Akúa is returning home to Jamaica for the first time in ten years. Her younger brother has died suddenly, and Akúa hopes to reconnect with her estranged older sister, Tamika. Over three fateful weeks, the sisters visit significant places from their childhood where Akúa spreads her brother’s ashes. But time spent with Tamika only seems to make apparent how different they are and how alone Akúa feels.

Then Akúa meets Jayda, a brash stripper who reveals a different side of Kingston. As the two women grow closer, Akúa is forced to confront the difficult reality of being gay in a deeply religious family, and what it means to be a gay woman in Jamaica. Her trip comes to a frenzied and dangerous end, but not without a glimmer of hope of how to be at peace with her sister—and herself.

By turns diasporic family saga, bildungsroman, and terse sexual awakening, Broughtupsy asks: What are we willing to do for family, and what are we willing to do to feel at home?

About the author

CHRISTINA COOKE’s writing has previously appeared in PRISM international, The Caribbean Writer, Prairie Schooner, Epiphany: A Literary Journal, and elsewhere. A MacDowell Fellow, Writers' Trust M&S Journey Prize winner, and 2022 Glenna Luschei Prairie Schooner Award winner, she holds an MA from the University of New Brunswick and an MFA from the Iowa Writers’ Workshop. Born in Jamaica, Christina is now a Canadian citizen who lives and writes in New York City.

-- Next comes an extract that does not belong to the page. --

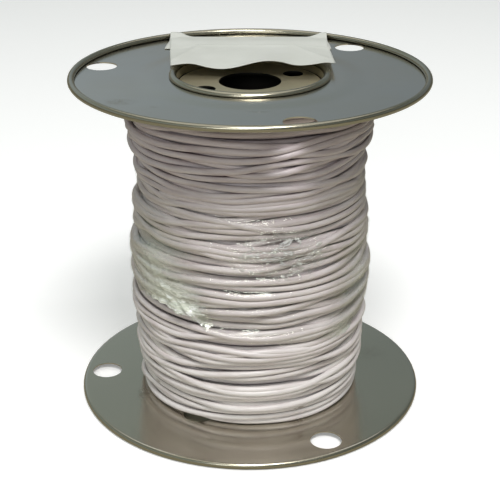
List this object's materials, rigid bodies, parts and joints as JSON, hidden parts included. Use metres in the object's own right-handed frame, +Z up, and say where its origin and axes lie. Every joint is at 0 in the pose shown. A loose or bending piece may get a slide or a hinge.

Christina Cooke's profile page

Editorial Reviews

Descriptive and Imaginative debut … Broughtupsy considers the demands of family, identity, and culture, as well as the complex nature of belonging.

Literary Review of Canada

Broughtupsy … weaves effortlessly between present and past, showing—often at a single glance—historic events and their effect in the present. It’s a dizzying, compelling effect, and one which Cooke achieves with a deceptive ease … A powerful account of an attempt to find a place, both in the physical world, and deep within the self.

Toronto Star

Christina Cooke’s Broughtupsy follows in the tradition of novels that invite readers to step over the threshold and insist on fully realised selfhood in the personal space one occupies: an engaging and rewarding debut.

The Temz Review

Cooke is excellent at showing the contrast between what gets said out loud, and the interior, unvoiced subtext … This novel is full of feelings.

British Columbia Review

The story builds to a fierce, then sweetly redemptive, climax. The voice of innocence, the violence, and the sibling dynamics of Cooke’s debut recall Justin Torres’ We the Animals (2011), also a queer coming-of-age story—but this blend of those elements is as unique as a thumbprint. Vivid, emotionally intense, and unafraid of the dark.

Kirkus

Visceral … Broughtupsy flits between darkness and light.

I've Read This

A moving coming-of-age story.

Booklist

Cooke makes an assured debut … [She] successfully evokes the temerity and rebellious intelligence of Françoise Sagan’s Bonjour Tristesse.